Data provided:

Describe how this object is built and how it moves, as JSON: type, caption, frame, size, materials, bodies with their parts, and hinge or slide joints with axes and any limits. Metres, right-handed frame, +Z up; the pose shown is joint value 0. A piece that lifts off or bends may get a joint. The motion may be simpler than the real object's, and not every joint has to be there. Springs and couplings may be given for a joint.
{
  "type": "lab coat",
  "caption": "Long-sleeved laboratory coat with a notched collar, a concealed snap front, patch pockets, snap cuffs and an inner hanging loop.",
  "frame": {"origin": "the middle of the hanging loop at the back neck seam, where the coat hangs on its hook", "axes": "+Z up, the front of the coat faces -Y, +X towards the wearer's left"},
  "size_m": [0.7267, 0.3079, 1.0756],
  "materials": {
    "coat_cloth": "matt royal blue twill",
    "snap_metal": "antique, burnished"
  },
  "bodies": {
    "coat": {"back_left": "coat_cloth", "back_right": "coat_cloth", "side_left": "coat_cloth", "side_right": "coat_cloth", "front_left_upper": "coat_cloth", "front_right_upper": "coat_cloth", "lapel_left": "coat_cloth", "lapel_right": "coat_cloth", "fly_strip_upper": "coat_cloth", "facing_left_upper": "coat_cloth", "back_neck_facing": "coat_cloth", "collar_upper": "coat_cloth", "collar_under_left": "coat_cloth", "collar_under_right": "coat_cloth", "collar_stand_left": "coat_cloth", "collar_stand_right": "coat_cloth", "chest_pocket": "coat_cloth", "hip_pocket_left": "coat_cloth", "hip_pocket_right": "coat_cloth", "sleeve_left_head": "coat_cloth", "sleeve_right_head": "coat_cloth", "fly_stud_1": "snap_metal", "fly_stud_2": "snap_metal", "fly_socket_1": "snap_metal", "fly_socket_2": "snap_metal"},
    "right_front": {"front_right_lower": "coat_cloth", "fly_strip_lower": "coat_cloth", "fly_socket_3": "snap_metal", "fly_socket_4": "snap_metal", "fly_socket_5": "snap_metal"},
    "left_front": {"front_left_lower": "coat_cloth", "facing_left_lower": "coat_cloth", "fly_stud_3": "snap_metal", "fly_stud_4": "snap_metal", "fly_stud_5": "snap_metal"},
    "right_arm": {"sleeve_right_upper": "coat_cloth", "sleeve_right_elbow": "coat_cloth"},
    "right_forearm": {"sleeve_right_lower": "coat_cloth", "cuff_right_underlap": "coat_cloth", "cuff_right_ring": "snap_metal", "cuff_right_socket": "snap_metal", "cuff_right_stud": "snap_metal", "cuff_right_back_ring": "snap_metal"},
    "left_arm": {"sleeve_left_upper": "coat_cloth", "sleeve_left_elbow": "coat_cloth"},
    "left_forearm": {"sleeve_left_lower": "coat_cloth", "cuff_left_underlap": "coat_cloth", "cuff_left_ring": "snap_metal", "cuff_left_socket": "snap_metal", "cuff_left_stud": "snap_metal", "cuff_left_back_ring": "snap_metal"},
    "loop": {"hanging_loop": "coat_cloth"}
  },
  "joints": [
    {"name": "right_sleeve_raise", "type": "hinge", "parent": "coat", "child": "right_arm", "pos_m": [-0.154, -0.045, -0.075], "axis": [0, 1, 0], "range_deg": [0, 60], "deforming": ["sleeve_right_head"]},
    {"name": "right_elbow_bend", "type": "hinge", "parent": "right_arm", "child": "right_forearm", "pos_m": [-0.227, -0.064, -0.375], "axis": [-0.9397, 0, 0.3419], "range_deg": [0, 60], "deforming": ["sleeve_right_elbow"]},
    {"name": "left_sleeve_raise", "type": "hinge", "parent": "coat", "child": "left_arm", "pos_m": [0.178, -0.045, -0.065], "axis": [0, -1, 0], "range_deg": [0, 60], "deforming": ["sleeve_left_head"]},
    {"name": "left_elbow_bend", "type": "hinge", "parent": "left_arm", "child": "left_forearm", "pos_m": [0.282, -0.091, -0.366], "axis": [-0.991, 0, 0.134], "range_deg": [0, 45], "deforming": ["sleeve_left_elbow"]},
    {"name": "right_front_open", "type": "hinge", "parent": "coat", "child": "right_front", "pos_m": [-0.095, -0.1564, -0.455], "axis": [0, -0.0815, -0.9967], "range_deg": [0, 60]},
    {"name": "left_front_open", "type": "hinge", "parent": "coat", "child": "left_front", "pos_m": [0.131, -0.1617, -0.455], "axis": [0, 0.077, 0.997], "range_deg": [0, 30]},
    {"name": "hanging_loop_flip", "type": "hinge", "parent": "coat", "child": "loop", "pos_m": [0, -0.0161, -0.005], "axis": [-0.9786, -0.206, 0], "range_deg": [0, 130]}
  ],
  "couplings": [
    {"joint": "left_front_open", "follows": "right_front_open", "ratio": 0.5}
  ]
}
--
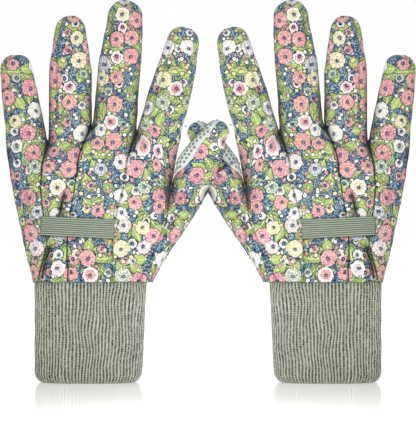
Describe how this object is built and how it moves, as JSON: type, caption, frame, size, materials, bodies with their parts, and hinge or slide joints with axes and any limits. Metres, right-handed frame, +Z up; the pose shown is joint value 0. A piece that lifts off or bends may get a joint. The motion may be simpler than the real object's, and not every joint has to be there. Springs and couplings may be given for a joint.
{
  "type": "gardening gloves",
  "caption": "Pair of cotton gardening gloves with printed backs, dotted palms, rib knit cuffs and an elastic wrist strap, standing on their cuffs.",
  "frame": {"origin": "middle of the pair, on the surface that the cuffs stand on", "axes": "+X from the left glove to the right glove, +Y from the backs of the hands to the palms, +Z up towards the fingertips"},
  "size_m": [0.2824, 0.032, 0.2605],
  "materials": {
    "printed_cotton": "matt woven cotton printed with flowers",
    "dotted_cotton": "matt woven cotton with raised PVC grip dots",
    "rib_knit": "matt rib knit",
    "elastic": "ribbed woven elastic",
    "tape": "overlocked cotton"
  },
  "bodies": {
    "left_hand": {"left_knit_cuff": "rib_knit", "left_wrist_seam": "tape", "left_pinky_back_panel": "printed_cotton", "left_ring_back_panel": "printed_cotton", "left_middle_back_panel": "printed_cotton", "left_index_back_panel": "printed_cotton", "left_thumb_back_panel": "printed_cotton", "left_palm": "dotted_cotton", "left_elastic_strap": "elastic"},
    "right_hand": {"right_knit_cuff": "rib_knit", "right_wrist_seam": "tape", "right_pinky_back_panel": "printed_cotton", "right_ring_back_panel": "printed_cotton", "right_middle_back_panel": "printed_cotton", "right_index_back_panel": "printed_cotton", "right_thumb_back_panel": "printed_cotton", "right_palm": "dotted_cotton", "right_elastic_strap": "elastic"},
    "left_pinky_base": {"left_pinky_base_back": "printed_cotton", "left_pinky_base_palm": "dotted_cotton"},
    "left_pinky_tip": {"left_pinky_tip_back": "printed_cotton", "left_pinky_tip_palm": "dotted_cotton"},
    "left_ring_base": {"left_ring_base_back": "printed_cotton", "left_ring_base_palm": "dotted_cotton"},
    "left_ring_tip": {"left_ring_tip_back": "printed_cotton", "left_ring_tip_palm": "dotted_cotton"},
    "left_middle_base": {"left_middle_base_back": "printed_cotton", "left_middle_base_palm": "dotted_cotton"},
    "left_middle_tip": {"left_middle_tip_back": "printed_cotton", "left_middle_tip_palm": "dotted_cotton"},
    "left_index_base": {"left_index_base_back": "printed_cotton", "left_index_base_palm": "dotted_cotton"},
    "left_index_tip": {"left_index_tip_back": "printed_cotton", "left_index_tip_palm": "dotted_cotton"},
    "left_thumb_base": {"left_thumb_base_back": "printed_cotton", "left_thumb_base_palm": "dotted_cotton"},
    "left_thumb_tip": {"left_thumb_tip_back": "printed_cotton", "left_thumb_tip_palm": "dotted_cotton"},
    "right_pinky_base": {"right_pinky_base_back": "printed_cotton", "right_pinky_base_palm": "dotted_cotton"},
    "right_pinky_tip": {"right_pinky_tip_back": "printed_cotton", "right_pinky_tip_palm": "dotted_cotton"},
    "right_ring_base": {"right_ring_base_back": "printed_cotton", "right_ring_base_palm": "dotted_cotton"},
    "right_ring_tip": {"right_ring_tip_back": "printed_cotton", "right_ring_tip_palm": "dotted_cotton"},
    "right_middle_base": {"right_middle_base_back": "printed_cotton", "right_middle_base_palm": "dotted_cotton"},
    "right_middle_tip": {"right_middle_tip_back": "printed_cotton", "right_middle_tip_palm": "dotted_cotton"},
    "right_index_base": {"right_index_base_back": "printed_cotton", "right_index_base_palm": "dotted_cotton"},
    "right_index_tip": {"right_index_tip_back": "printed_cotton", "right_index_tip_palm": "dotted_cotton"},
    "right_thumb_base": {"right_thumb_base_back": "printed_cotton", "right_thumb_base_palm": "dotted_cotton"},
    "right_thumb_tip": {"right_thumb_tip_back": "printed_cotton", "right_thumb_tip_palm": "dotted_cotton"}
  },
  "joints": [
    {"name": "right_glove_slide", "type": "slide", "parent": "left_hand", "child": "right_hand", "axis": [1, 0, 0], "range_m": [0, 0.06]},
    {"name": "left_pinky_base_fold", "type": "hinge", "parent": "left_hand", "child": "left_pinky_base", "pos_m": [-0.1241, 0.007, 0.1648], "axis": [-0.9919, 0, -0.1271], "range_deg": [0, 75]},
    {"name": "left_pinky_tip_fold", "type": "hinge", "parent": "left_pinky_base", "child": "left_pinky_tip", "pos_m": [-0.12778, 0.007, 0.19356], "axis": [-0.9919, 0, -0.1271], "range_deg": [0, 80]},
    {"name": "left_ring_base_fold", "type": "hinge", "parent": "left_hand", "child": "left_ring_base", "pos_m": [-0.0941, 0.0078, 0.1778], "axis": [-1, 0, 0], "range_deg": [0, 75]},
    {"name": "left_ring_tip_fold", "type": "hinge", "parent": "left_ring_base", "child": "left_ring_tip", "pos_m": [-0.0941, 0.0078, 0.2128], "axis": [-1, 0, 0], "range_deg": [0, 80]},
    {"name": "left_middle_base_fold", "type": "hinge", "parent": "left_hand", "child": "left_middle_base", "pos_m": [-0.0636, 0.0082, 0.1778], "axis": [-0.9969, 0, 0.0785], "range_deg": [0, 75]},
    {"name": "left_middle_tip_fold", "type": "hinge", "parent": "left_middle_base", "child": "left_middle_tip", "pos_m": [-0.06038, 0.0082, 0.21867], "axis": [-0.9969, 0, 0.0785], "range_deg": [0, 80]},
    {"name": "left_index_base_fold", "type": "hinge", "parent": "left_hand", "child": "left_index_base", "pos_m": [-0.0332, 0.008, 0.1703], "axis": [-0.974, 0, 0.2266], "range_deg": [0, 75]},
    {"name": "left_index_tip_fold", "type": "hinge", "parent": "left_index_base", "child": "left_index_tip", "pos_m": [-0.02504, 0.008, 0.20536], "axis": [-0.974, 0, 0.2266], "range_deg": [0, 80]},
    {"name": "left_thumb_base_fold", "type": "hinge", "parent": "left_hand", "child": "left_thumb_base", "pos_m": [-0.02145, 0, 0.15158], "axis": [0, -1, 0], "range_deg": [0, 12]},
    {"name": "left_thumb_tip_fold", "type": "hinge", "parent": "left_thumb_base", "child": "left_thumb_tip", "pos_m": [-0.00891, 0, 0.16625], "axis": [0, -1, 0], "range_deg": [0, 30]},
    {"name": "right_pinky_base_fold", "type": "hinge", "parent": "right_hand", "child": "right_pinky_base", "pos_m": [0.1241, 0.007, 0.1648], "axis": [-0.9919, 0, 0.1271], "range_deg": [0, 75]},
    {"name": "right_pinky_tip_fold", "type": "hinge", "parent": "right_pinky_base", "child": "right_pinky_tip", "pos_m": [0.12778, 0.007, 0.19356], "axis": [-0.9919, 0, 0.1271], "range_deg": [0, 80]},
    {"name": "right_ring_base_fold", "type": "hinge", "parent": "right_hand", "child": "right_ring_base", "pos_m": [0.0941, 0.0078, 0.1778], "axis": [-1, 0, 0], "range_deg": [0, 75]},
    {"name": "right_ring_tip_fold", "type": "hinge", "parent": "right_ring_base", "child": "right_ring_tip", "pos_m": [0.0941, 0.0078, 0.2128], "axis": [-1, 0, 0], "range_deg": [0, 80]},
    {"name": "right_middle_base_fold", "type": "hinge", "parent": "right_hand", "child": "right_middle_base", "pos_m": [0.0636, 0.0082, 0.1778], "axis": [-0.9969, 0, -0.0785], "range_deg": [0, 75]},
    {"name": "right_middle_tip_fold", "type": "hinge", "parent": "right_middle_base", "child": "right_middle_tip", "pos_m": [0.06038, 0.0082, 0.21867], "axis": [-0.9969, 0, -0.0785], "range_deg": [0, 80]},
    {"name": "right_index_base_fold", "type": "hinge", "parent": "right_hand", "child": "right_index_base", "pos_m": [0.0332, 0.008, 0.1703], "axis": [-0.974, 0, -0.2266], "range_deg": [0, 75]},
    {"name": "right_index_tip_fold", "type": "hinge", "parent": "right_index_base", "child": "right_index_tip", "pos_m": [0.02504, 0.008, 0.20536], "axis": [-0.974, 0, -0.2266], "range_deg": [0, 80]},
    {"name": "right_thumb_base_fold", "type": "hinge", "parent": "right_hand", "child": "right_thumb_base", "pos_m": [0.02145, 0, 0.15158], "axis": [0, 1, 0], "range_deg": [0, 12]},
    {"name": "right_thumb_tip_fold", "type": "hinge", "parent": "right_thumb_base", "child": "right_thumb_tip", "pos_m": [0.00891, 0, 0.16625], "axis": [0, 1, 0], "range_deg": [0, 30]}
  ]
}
* * *
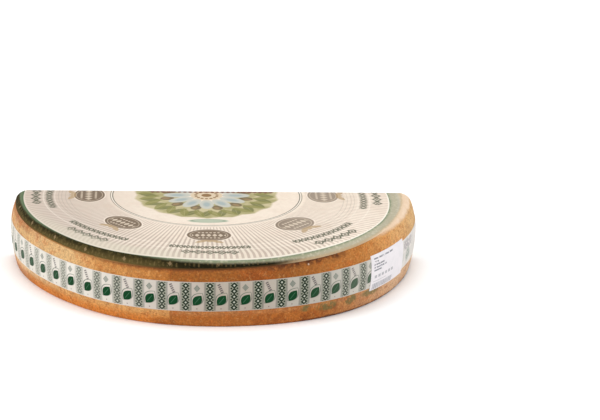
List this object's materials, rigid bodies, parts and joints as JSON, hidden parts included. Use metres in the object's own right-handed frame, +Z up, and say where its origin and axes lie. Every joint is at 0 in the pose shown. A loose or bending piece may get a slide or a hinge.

Given exercise: Show every line of the listing in which the string "caption" can be found.

Finished answer:
Describe how this object is built and how it moves, as JSON: type, caption, frame, size, materials, bodies with their parts, and hinge or slide joints with axes and any limits. Metres, right-handed frame, +Z up; the pose shown is joint value 0. A piece that lifts off or bends may get a joint. The motion may be simpler than the real object's, and not every joint has to be there. Springs and couplings may be given for a joint.
  "caption": "Long-sleeved laboratory coat with a notched collar, a concealed snap front, patch pockets, snap cuffs and an inner hanging loop.",
Describe how this object is built and how it moves, as JSON: type, caption, frame, size, materials, bodies with their parts, and hinge or slide joints with axes and any limits. Metres, right-handed frame, +Z up; the pose shown is joint value 0. A piece that lifts off or bends may get a joint. The motion may be simpler than the real object's, and not every joint has to be there. Springs and couplings may be given for a joint.
  "caption": "Pair of cotton gardening gloves with printed backs, dotted palms, rib knit cuffs and an elastic wrist strap, standing on their cuffs.",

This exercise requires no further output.